Organized by: JD Schade, T Markow, and S Hobbie
Friday, August 9. 9:00 AM to 12:00 PM. Crystal Ballroom, TCC.


Water, nutrients and the carbon-nitrogen stoichiometry of grassland ecosystems.

RITCHIE, MARK*,1, OLFF, HAN2, 1 Syracuse University, Syracuse, NY2 University of Groningen, Groningen, Netherlands

ABSTRACT- The comparative ratio of carbon (C) to nitrogen (N) in plant and herbivore tissue is thought to structure trophic relationships and ecosystem processes in grasslands, just as it does for C, N, and P in aquatic ecosystems. Here we hypothesize that the availability of water to plants indirectly controls the supply of C and the standing leaf concentration of N in plants. Higher water availability allows plants to uptake greater CO2, thereby increasing the relative supply of C to N for plants and hence plant tissue C:N ratio. Therefore, plants experiencing lower water availability, through either lower rainfall or higher evapotranspiration, should have higher tissue N than those experiencing high water availability. We test this prediction by comparing tissue N and water-use efficiency values (as judged from C13) for different species within a community and for the dominant species found in different communities across geographical soil fertility and water availability gradients. We also review literature that compares tissue N for plants experiencing different water availability in different years.

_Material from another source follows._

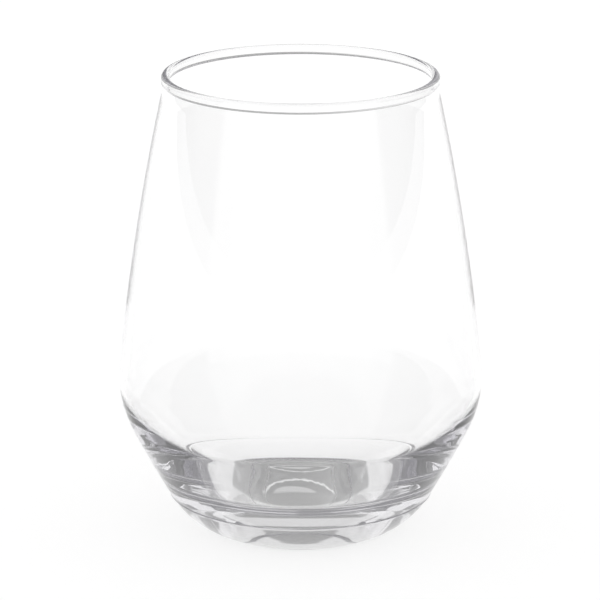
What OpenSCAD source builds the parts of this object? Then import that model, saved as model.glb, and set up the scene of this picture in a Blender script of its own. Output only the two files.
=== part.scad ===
/* Stemless wine glass: one continuous piece of clear glass, a solid of revolution about the Z axis.
   The outside is a chain of arcs that run into one another without a corner: side, belt, taper and
   heel. The bowl inside has a thin side wall and a rounded belt, then narrows in a straight run to a
   rounded corner, and falls in a short cone and a wide curve to a nearly flat floor, so the wall swells
   towards a thick bottom. A rolled bead closes the lip, and a steep-sided hollow under the foot leaves a
   flat ring that the glass stands on. */

/* [Overall] */
// Height from the table to the top of the lip
glass_h = 112; // [100:0.5:124]
// Outer diameter of the rolled lip
lip_d = 66.1; // [58:0.1:74]
// Outer diameter at the widest place, the belt
belt_d = 87.6; // [80:0.1:96]
// Height of the widest place above the table
belt_z = 38; // [34:0.5:44]
// Outer diameter of the ring that the glass stands on
foot_d = 41; // [36:0.5:48]

/* [Outside curves] */
// Radius of the long curve from the belt up to the lip
side_r = 610; // [300:5:1200]
// Radius of the tight curve round the belt
belt_r = 27; // [22:0.5:32]
// Radius of the nearly straight taper from the belt down to the heel
taper_r = 260; // [150:5:500]
// Radius of the rounded heel between the taper and the foot ring
heel_r = 20; // [17:0.5:24]
// Angle between the heel and the table where they meet, in degrees
heel_lift = 17.5; // [12:0.5:24]
// Height of the fine ridge that the mould leaves round the top of the heel
ridge_h = 0.08; // [0.04:0.02:0.2]
// Radius of that ridge's round top
ridge_r = 0.4; // [0.3:0.05:0.6]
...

The water-related stoichiometry of C and N in plant tissue has dramatic implications for the structure of terrestrial grassland food webs, as it explains variation in the abundance, diversity, and impact of large herbivores across major environmental gradients. Thus, C and N stoichiometry in terrestrial systems has the same potential to structure food webs and ecosystem function as C, N, and P stoichiometries do in aquatic ecosystems.